GOAL OF THE EXERCISE - The complete listing should be restated exactly.

## BEGIN GIVEN DATA

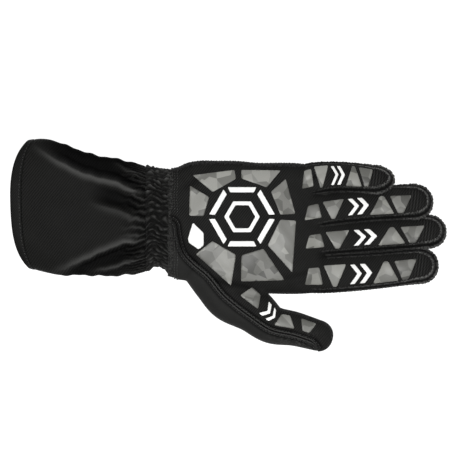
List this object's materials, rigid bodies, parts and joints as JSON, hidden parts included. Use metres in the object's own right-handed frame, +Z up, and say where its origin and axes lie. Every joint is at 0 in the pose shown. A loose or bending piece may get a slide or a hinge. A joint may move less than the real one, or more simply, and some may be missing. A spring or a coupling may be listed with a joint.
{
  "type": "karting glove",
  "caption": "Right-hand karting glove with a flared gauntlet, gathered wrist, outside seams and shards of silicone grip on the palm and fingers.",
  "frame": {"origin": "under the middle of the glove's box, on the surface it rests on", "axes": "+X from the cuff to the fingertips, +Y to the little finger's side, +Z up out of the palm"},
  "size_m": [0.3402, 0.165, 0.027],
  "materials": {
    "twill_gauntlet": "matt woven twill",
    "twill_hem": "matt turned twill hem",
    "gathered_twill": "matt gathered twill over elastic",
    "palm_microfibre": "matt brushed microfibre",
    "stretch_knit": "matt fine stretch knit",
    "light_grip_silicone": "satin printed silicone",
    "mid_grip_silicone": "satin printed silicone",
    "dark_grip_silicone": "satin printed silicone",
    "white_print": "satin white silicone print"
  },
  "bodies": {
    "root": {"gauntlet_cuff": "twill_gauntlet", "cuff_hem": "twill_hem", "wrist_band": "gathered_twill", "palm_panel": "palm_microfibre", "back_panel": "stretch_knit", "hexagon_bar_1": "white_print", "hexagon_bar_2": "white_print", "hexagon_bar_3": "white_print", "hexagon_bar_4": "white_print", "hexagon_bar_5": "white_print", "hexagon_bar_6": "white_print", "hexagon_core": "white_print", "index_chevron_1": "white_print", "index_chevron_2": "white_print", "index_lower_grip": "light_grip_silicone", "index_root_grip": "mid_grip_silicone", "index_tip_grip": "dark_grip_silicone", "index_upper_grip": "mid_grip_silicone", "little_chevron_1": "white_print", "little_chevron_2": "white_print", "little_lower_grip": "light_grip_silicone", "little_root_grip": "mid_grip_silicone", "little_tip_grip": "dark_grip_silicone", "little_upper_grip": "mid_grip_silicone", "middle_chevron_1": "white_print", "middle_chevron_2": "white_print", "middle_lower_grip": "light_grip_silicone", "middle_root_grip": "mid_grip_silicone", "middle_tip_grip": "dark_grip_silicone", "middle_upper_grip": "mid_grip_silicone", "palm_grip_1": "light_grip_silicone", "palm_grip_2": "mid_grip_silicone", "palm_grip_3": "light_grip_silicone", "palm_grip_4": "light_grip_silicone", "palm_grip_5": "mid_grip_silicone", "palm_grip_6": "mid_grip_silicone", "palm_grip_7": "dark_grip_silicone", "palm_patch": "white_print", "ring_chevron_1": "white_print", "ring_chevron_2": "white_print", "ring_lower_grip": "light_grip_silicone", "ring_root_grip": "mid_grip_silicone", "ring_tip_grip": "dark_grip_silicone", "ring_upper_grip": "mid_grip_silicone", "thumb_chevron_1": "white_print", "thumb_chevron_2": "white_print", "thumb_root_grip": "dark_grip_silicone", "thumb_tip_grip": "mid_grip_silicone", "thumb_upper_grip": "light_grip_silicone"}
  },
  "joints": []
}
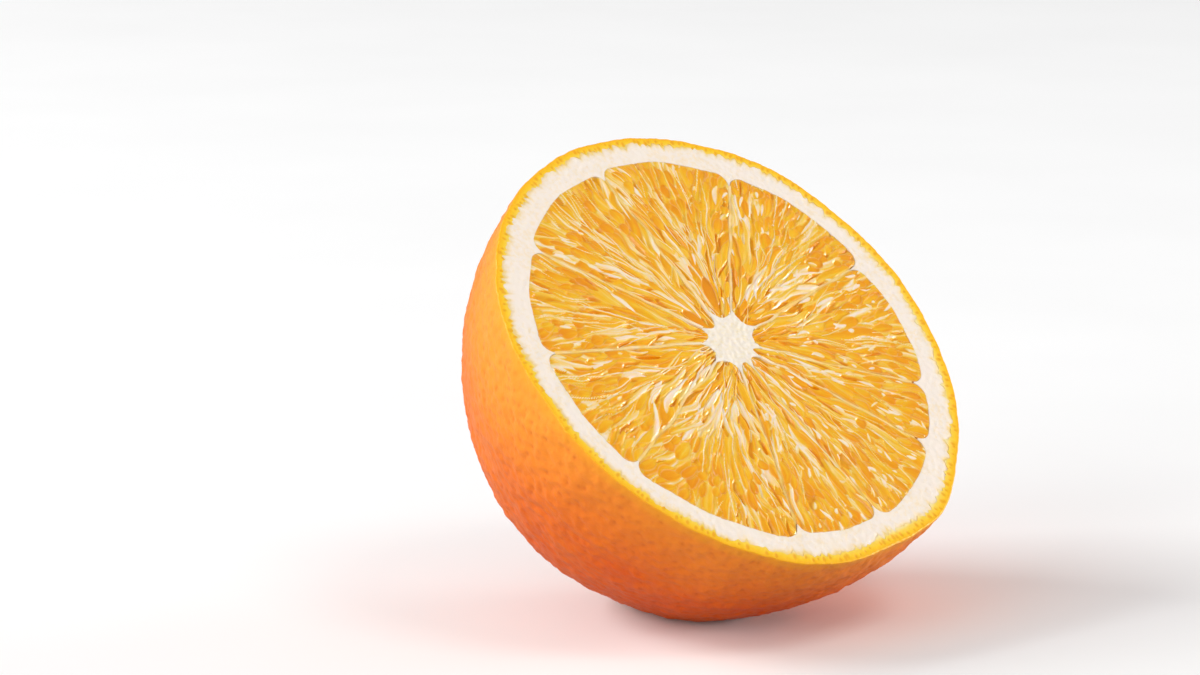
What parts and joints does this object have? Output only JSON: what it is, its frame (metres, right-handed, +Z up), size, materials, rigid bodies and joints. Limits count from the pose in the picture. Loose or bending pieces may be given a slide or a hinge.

## END GIVEN DATA

RESULT OF THE TASK -
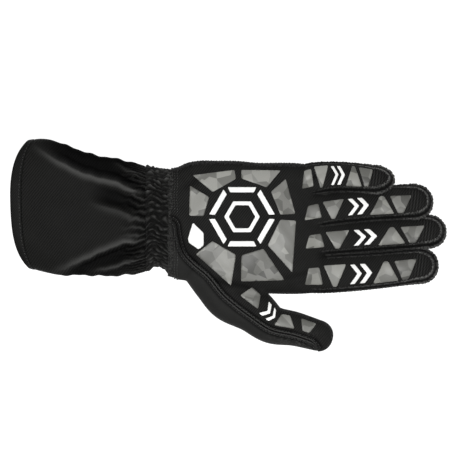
List this object's materials, rigid bodies, parts and joints as JSON, hidden parts included. Use metres in the object's own right-handed frame, +Z up, and say where its origin and axes lie. Every joint is at 0 in the pose shown. A loose or bending piece may get a slide or a hinge. A joint may move less than the real one, or more simply, and some may be missing. A spring or a coupling may be listed with a joint.
{
  "type": "karting glove",
  "caption": "Right-hand karting glove with a flared gauntlet, gathered wrist, outside seams and shards of silicone grip on the palm and fingers.",
  "frame": {"origin": "under the middle of the glove's box, on the surface it rests on", "axes": "+X from the cuff to the fingertips, +Y to the little finger's side, +Z up out of the palm"},
  "size_m": [0.3402, 0.165, 0.027],
  "materials": {
    "twill_gauntlet": "matt woven twill",
    "twill_hem": "matt turned twill hem",
    "gathered_twill": "matt gathered twill over elastic",
    "palm_microfibre": "matt brushed microfibre",
    "stretch_knit": "matt fine stretch knit",
    "light_grip_silicone": "satin printed silicone",
    "mid_grip_silicone": "satin printed silicone",
    "dark_grip_silicone": "satin printed silicone",
    "white_print": "satin white silicone print"
  },
  "bodies": {
    "root": {"gauntlet_cuff": "twill_gauntlet", "cuff_hem": "twill_hem", "wrist_band": "gathered_twill", "palm_panel": "palm_microfibre", "back_panel": "stretch_knit", "hexagon_bar_1": "white_print", "hexagon_bar_2": "white_print", "hexagon_bar_3": "white_print", "hexagon_bar_4": "white_print", "hexagon_bar_5": "white_print", "hexagon_bar_6": "white_print", "hexagon_core": "white_print", "index_chevron_1": "white_print", "index_chevron_2": "white_print", "index_lower_grip": "light_grip_silicone", "index_root_grip": "mid_grip_silicone", "index_tip_grip": "dark_grip_silicone", "index_upper_grip": "mid_grip_silicone", "little_chevron_1": "white_print", "little_chevron_2": "white_print", "little_lower_grip": "light_grip_silicone", "little_root_grip": "mid_grip_silicone", "little_tip_grip": "dark_grip_silicone", "little_upper_grip": "mid_grip_silicone", "middle_chevron_1": "white_print", "middle_chevron_2": "white_print", "middle_lower_grip": "light_grip_silicone", "middle_root_grip": "mid_grip_silicone", "middle_tip_grip": "dark_grip_silicone", "middle_upper_grip": "mid_grip_silicone", "palm_grip_1": "light_grip_silicone", "palm_grip_2": "mid_grip_silicone", "palm_grip_3": "light_grip_silicone", "palm_grip_4": "light_grip_silicone", "palm_grip_5": "mid_grip_silicone", "palm_grip_6": "mid_grip_silicone", "palm_grip_7": "dark_grip_silicone", "palm_patch": "white_print", "ring_chevron_1": "white_print", "ring_chevron_2": "white_print", "ring_lower_grip": "light_grip_silicone", "ring_root_grip": "mid_grip_silicone", "ring_tip_grip": "dark_grip_silicone", "ring_upper_grip": "mid_grip_silicone", "thumb_chevron_1": "white_print", "thumb_chevron_2": "white_print", "thumb_root_grip": "dark_grip_silicone", "thumb_tip_grip": "mid_grip_silicone", "thumb_upper_grip": "light_grip_silicone"}
  },
  "joints": []
}
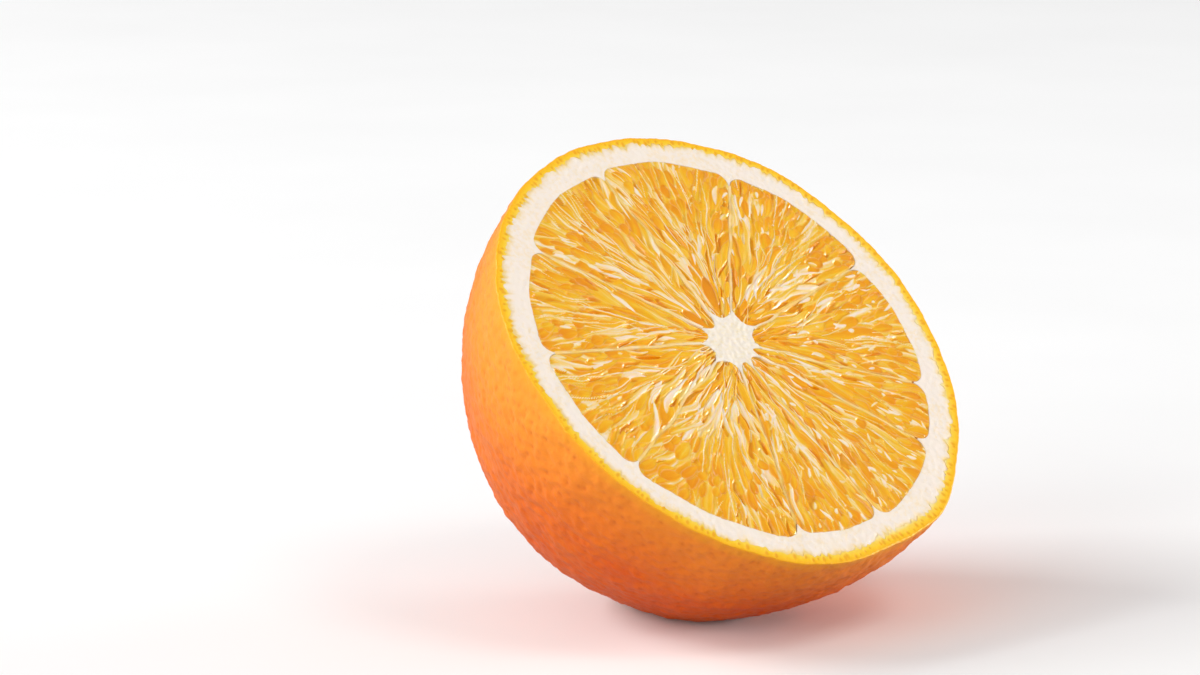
What parts and joints does this object have? Output only JSON: what it is, its frame (metres, right-handed, +Z up), size, materials, rigid bodies and joints. Limits count from the pose in the picture. Loose or bending pieces may be given a slide or a hinge.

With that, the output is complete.